Data sources: We employ a longitudinal critical qualitative case study approach (Denzin, 2017; Huberman, 2014). The data sources used were teacher interviews (8 hours), video recordings of PDs (100+ hours), various artifacts from co-design activities, and video recordings of enacted lessons (25+ hours). A unit of analysis was an event or incident that contains ideological meaning-making, such as: 1) teachers explicitly talking about their understanding of equity, justice, and civic engagement, 2) teachers discussing ways to support historically marginalized students’ science learning, and 3) when disagreements, tensions, or confusion arose among the teachers. Guided by the framework, each event was analyzed through open and closed coding, focusing on their racial identities, historical relationships, power dynamics, and shaping of discourses in activities, identifying any changes in discourse over time.

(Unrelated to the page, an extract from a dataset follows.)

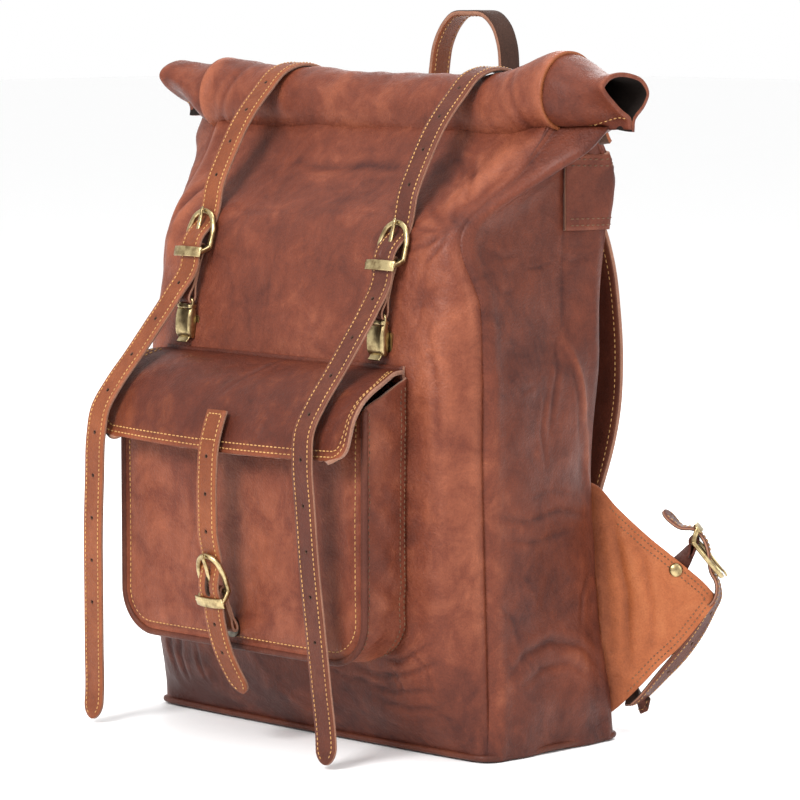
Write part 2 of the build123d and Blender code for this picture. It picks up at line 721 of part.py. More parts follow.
# narrow end of the shoulder strap, up through the wing buckle
wing_over = wing_plane.to_local_coords(lifted(wing_buckle_plane, 0, STRAP_OVER))
wing_under = wing_plane.to_local_coords(lifted(wing_buckle_plane, WING_REACH, STRAP_UNDER))
wing_kept = wing_plane.to_local_coords(lifted(wing_buckle_plane, KEEPER_AT[0] - 3, STRAP_OVER))
adjuster_local = [(45, 55), (wing_kept.X, wing_kept.Y), (wing_over.X, wing_over.Y),
                  (wing_under.X, wing_under.Y), (78.8, -5), (76, -20), (69, -36), (57, -51), (41, -63),
                  (24, -71)]
adjuster_line = [tuple(wing_plane.from_local_coords(Vector(x, y, 0))) for x, y in adjuster_local]
adjuster_line += [(160, 95, 27), (146, 103, 42), (137, 101, 80), (129, 92, 125), (121, 81, 164)]
adjuster = strap(adjuster_line, STRAP_WIDTH, STRAP_THICK, across=tuple(wing_plane.z_dir))
save_pair(shell_cut(adjuster, [strap_slot(wing_buckle_plane)]), "adjuster_strap")
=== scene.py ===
"""Looks of the roll-top leather backpack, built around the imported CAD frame.

Shapes are worked out in millimetres in the frame's own axes and become metres when a mesh is made.
"""

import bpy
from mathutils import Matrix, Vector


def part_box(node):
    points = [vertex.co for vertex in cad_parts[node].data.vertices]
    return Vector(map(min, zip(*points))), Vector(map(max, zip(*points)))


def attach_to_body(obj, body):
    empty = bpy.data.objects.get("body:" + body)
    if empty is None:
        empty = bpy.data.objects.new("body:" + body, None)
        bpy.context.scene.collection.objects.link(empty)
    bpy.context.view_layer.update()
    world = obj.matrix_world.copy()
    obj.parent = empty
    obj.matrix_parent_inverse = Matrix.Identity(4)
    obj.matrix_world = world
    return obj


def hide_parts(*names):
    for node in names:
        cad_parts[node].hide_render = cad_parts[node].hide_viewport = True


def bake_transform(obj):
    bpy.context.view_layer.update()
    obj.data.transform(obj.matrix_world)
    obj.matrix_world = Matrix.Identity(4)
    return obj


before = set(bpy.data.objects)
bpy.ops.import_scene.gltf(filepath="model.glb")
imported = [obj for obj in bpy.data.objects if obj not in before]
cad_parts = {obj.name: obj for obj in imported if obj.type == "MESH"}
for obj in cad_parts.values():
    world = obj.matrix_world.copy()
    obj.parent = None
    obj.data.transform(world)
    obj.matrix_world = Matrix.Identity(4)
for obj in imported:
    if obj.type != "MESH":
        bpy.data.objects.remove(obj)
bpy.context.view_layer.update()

from math import atan2, cos, pi, radians, sin, sqrt

import bpy
import numpy as np
from mathutils import Matrix, Vector

MM = 0.001
UP = np.array([0.0, 0.0, 1.0])
ACROSS = np.array([1.0, 0.0, 0.0])


# ---- small maths --------------------------------------------------------------------------------
def box_mm(node):
    """Lowest and highest corner of a CAD node, in millimetres."""
    low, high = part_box(node)
    return np.array(low) / MM, np.array(high) / MM


def unit(v):
    v = np.asarray(v, float)
    return v / np.maximum(np.linalg.norm(v, axis=-1, keepdims=True), 1e-9)


def smoothstep(low, high, x):
    t = np.clip((np.asarray(x, float) - low) / (high - low), 0, 1)
    return t * t * (3 - 2 * t)


def hermite(knots, values, x):
    """Smooth curve through values (n or n x k) at knots."""
    knots = np.asarray(knots, float)
    values = np.asarray(values, float)
    slopes = np.gradient(values, knots, axis=0)
    x = np.clip(np.asarray(x, float), knots[0], knots[-1])
    i = np.clip(np.searchsorted(knots, x, side="right") - 1, 0, len(knots) - 2)
    h = knots[i + 1] - knots[i]
    t = (x - knots[i]) / h
    if values.ndim > 1:
        t, h = t[..., None], h[..., None]
    a = (1 + 2 * t) * (1 - t) ** 2
    b = t * (1 - t) ** 2 * h
    c = t ** 2 * (3 - 2 * t)
    d = t ** 2 * (t - 1) * h
    return a * values[i] + b * slopes[i] + c * values[i + 1] + d * slopes[i + 1]


def smooth_path(points, step=2.0):
    """Evenly spaced samples, about `step` apart, of a smooth curve through given points."""
    points = np.asarray(points, float)
    reach = np.r_[0, np.cumsum(np.linalg.norm(np.diff(points, axis=0), axis=1))]
    dense = hermite(reach, points, np.linspace(0, reach[-1], 40 * len(points)))
    return resample(dense, step)


def resample(dense, step):
    run = np.r_[0, np.cumsum(np.linalg.norm(np.diff(dense, axis=0), axis=1))]
    count = max(int(round(run[-1] / step)), 2) + 1
    even = np.linspace(0, run[-1], count)
    return np.stack([np.interp(even, run, dense[:, k]) for k in range(dense.shape[1])], 1)


def ripple(points, wavelength, seed, waves=9):
    """Smooth seeded waviness of about unit size at each point."""
    rng = np.random.default_rng(seed)
    total = np.zeros(points.shape[:-1])
    for _ in range(waves):
        way = unit(rng.normal(size=3))
        rate = 2 * pi / (wavelength * rng.uniform(0.65, 1.5))
        total += np.sin(points @ way * rate + rng.uniform(0, 2 * pi))
    return total / sqrt(waves)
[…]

Results: We will present the full analysis at the conference. Preliminary analysis reveals three things: 1) teachers’ identities, historical relationships, and professional learning experiences shape how teachers engage in discourse around developing the co-design unit, 2) these identities and power-ladened structures embedded within the PD, district and society shape whose ideas are centralized and peripheralized during each meeting, and 3) the pedagogical-decisions made by the co-design team are a result of these power-laden structures that are dynamic, changing over time as the team participates more and more in this shared professional learning experience.
Significance: This study seeks to illuminate the collective sensemaking processes in a long-term co-design partnership project.